Ne vous fiez pas à la jaquette ou aux affiches : il ne s’agit pas d’une romance torride et moite, mais d’un thriller politique qui tente de dénoncer les exactions d’un régime autoritaire. L’intention est louable, le résultat l’est nettement moins… mais il y a Jennifer.
Synopsis : Chili, 1973.
La dictature n’atteint pas les hautes sphères de la société. Irene en fait partie : fiancée à un officier de l’armée, elle poursuit une carrière de journaliste et tente d’explorer le monde qui l’entoure tout en évitant autant que possible les pièges de la censure. Elle fait alors la connaissance de Francisco qu’elle engage comme photographe pour un reportage sur une des nombreuses « saintes » opérant dans sa région. C’est avec lui qu’elle va ouvrir les yeux sur l’oppression fasciste et les exactions gouvernementales qui gangrènent son propre pays…
Les noms défilant au générique du début donnent le ton : en dehors de Jennifer Connelly (et Stefania Sandrelli), la plupart des acteurs sont hispaniques – mais ils vont s’exprimer en anglais, un anglais forcément hésitant, manquant de naturel. En 1994, c’était encore courant, mais ça passe difficilement de nos jours.
Survient donc Jennifer Connelly, yeux pétillants et chevelure ondulée. Sa beauté rayonne et ses premières scènes sont illuminées par son allant, son aura. Dans ces premières séquences, on aura droit à l’une des deux séquences un peu « chaudes », quelques secondes sur le corps nu d’un homme et un vertigineux décolleté. Le film, adapté du témoignage d’Isabel Allende, se veut autre chose : Jennifer y interprète une jeune femme faisant partie des nantis, donc peu touchée par l’oppression constante du régime de Pinochet. Cependant, quelque chose en elle la pousse à aller au plus près des problèmes de son peuple, au grand dam de ceux qui veillent sur elle.

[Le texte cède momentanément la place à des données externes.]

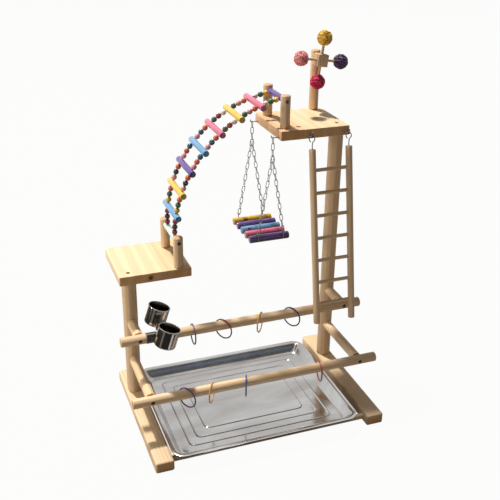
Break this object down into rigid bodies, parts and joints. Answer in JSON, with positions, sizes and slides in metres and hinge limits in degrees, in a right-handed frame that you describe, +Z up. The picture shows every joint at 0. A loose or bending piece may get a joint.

Arrive alors Banderas, mâchoire virile et sourcils froncés. Sans être brillant, il est parfait pour ce rôle. Sauf que, sous le reportage qui les placera face aux violences de l’État, doit se dérouler une brûlante histoire d’amour : Irene s’ouvrira son seulement à la vérité atroce qui frappe son pays, mais aussi à une relation non planifiée avec ce bel inconnu. Et c’est là que le bât blesse : pris séparément, chacun des interprètes paie de sa personne et semble convaincu par son rôle. Mais, comme disait Nico dans l’article précédent, la sauce ne prend pas et l’on n’y croit guère : la magie n’opère pas entre ces deux-là et on se sent même mal à l’aise lors de leurs étreintes, et notamment une scène se déroulant après avoir découvert une pile de cadavres.
En dehors de cela, le film se déroule cahin-caha, la faute à un montage mal maîtrisé qui sème des ellipses et laisse des affaires en suspens. La réalisation ne brille pas non plus par son élégance, voire son efficacité, et plusieurs scènes prêtent à sourire avec leurs effets ridicules qu’on croirait tirés d’un vieux gore des années 70.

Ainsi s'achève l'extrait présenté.